Re: [squid-users] What is the max number of Squirm redirect_children?

From: Amos Jeffries <squid3_at_treenet.co.nz>
Date: Tue, 22 Nov 2011 10:35:38 +1300

 On Mon, 21 Nov 2011 16:44:04 +0100, Leonardo wrote:
 <snip>
>> I'd also look at what Squirm is doing and try to reduce a few things
>> ...
>>  * the number of helper lookups. With url_rewrite_access directive
>> ACLs
>>  * the work Squid does handling responses.

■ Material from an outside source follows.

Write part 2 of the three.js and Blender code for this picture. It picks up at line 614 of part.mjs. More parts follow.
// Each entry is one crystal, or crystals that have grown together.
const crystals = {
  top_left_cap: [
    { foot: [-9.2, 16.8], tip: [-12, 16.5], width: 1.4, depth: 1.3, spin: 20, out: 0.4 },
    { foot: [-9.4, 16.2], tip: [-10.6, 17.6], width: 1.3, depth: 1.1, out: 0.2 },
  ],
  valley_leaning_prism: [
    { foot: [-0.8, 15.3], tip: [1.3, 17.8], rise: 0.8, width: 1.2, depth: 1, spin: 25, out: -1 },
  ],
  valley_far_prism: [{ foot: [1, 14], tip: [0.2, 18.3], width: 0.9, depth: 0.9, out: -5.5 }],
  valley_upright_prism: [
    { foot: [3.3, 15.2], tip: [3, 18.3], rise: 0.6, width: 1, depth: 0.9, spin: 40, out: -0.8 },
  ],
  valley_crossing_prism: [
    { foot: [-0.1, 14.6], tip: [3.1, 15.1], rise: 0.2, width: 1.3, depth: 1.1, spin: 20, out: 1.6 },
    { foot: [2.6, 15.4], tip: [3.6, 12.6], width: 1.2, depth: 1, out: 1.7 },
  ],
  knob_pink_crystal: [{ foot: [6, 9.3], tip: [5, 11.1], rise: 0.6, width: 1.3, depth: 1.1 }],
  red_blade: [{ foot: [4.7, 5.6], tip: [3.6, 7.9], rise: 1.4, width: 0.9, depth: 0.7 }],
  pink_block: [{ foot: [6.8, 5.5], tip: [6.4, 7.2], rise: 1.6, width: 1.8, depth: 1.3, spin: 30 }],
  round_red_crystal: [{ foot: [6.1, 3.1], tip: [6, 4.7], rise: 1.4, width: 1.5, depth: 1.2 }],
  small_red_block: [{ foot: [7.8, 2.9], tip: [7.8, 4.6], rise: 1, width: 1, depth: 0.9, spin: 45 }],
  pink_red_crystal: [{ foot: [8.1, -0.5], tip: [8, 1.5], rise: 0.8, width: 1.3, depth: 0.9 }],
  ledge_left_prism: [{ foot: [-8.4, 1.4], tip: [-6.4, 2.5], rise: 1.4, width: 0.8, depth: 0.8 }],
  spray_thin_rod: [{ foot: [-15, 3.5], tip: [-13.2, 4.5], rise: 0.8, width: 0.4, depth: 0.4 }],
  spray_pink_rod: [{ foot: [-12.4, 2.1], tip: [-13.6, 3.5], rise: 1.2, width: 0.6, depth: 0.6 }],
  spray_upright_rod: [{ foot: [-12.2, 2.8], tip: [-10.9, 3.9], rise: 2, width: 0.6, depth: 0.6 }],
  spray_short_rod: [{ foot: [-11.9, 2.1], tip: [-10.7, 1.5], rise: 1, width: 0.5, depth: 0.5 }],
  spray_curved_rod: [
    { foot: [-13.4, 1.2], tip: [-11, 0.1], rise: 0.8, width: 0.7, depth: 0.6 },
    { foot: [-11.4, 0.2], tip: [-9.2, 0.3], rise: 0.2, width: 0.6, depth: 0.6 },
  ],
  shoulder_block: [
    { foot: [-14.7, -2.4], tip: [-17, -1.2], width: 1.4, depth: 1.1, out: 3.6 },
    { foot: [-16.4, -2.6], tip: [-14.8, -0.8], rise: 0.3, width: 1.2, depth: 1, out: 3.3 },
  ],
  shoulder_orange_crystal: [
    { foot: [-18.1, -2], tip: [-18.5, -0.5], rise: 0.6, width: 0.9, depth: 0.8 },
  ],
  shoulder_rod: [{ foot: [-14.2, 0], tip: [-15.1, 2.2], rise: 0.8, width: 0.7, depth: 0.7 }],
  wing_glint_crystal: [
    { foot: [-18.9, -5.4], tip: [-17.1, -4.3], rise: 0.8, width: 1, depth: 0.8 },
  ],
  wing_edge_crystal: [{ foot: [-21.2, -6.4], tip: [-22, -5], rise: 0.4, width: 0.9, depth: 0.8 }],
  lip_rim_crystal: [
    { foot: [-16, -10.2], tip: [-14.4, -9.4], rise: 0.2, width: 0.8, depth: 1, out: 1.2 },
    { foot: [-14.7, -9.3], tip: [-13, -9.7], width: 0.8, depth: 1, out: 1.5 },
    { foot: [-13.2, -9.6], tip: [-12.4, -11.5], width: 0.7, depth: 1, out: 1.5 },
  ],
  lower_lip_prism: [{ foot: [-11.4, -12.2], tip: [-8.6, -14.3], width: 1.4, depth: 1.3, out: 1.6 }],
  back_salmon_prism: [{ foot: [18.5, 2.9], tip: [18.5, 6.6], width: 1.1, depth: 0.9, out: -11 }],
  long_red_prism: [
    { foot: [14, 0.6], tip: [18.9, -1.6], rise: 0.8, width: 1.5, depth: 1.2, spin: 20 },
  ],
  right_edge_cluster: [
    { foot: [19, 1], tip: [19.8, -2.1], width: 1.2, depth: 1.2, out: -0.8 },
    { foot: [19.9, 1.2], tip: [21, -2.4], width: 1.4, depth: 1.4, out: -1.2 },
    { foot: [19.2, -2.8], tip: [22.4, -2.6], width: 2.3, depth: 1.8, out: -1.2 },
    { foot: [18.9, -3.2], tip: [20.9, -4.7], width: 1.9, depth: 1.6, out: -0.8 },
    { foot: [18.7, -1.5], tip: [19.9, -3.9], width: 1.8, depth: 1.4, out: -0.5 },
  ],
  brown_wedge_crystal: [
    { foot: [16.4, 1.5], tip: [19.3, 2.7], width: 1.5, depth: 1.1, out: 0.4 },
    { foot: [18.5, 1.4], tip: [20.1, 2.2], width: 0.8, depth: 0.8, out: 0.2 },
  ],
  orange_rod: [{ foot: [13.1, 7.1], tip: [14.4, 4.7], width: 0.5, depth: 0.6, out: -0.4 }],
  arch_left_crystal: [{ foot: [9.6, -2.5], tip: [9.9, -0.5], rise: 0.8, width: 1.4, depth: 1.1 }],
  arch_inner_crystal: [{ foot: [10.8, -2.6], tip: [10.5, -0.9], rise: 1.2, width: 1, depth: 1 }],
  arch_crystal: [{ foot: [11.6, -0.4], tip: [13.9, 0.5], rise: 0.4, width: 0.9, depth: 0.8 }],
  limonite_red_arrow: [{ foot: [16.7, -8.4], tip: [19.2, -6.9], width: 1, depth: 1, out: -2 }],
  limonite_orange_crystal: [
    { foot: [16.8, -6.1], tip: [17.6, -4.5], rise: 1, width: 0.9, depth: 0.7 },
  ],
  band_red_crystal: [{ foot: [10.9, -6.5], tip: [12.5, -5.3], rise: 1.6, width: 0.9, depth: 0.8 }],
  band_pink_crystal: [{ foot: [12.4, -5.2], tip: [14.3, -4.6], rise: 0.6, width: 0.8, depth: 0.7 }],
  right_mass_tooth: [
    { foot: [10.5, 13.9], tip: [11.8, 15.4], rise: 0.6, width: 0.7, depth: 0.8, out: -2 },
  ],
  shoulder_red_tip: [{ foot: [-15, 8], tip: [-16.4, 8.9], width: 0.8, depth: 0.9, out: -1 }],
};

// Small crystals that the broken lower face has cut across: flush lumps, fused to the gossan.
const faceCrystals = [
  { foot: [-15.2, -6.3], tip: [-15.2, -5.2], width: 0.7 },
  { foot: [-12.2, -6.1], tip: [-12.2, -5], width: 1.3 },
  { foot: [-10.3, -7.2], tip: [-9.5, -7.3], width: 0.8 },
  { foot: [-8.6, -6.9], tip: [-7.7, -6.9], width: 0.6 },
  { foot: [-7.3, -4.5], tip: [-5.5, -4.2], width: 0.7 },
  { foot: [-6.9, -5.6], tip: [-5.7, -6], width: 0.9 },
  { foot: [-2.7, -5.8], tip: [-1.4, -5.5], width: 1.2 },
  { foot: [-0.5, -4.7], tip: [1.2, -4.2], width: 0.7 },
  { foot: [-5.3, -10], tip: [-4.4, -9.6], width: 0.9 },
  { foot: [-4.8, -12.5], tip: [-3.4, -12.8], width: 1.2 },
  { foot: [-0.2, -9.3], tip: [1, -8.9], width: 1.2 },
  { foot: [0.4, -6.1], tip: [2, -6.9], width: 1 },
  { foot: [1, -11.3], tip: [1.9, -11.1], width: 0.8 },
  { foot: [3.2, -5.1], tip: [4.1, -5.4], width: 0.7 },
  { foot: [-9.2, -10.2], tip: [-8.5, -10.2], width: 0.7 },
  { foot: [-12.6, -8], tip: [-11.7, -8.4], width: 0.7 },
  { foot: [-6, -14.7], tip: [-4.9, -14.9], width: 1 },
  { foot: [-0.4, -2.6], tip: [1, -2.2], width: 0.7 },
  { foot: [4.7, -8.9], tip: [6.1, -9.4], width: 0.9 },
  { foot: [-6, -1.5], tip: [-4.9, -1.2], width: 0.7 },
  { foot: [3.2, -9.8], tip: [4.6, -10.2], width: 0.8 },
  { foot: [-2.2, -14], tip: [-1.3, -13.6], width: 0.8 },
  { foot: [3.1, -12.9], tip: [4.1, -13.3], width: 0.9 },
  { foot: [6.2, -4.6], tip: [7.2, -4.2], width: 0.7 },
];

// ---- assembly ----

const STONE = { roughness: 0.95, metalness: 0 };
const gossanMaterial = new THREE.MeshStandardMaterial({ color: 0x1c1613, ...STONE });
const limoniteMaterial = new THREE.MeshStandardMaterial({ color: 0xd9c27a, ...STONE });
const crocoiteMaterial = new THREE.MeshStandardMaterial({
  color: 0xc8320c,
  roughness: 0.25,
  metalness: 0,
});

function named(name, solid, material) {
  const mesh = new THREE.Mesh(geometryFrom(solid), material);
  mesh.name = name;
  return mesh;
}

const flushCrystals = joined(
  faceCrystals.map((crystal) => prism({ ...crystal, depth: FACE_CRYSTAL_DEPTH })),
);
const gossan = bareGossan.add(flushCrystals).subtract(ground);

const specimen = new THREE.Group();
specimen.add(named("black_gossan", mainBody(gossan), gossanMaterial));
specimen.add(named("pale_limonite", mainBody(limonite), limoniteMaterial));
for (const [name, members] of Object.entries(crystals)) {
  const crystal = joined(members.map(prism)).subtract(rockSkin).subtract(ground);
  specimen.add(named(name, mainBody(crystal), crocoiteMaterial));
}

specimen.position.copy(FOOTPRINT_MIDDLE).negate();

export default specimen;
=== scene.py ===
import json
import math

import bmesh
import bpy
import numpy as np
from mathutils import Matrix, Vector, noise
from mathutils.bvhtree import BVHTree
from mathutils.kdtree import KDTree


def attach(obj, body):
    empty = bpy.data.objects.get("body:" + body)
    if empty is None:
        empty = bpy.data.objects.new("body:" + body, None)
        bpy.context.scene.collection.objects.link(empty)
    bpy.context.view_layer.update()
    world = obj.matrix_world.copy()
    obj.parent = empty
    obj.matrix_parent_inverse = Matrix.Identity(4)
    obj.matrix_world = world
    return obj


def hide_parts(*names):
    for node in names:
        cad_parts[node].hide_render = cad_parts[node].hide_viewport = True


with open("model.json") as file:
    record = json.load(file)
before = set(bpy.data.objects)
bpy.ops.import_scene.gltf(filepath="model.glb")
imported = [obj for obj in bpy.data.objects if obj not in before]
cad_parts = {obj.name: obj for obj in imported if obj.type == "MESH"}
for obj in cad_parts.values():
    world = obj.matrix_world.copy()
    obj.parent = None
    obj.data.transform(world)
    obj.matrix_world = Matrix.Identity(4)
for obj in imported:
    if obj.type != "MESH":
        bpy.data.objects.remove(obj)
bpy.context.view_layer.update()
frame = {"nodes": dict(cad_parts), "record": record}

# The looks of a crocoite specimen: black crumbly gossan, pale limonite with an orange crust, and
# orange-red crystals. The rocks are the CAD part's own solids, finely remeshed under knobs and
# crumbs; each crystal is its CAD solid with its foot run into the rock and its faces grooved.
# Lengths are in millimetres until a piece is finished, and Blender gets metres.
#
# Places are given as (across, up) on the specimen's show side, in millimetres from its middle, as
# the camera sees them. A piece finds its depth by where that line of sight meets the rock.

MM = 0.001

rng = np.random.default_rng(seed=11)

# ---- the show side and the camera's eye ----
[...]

By sending empty response
>> back
>> for "no-change", and using 3xx redirect responses instead of
>> re-write
>> responses.
>>
>> You may also be able to remove some uses of Squirm entirely by using
>> deny_info redirection.
>
> I use Squirm uniquely to force SafeSearch on Google via these regex
> patterns:
> regexi ^(http://www\.google\..*/search\?.*) \1&safe=active
> regexi ^(http://www\.google\..*/images\?.*) \1&safe=active

 Also in the squid.conf:

   acl toSquirm url_regex ^http://www\.google\..*/(search|images)\?
   url_rewrite_access allow toSquirm
   url_rewrite_access deny all

 ... will make Squid not even bother to send URLs to Squirm if they wont
 be changed. Meaning your total traffic can be higher and not bottleneck
 at the URL-rewrite step.

>
> Hmmm... now I am wondering whether I could achieve the same effect
> through a Perl script to call via redirect_program...

 You could. Squirm is faster than the perl alternatives IIRC.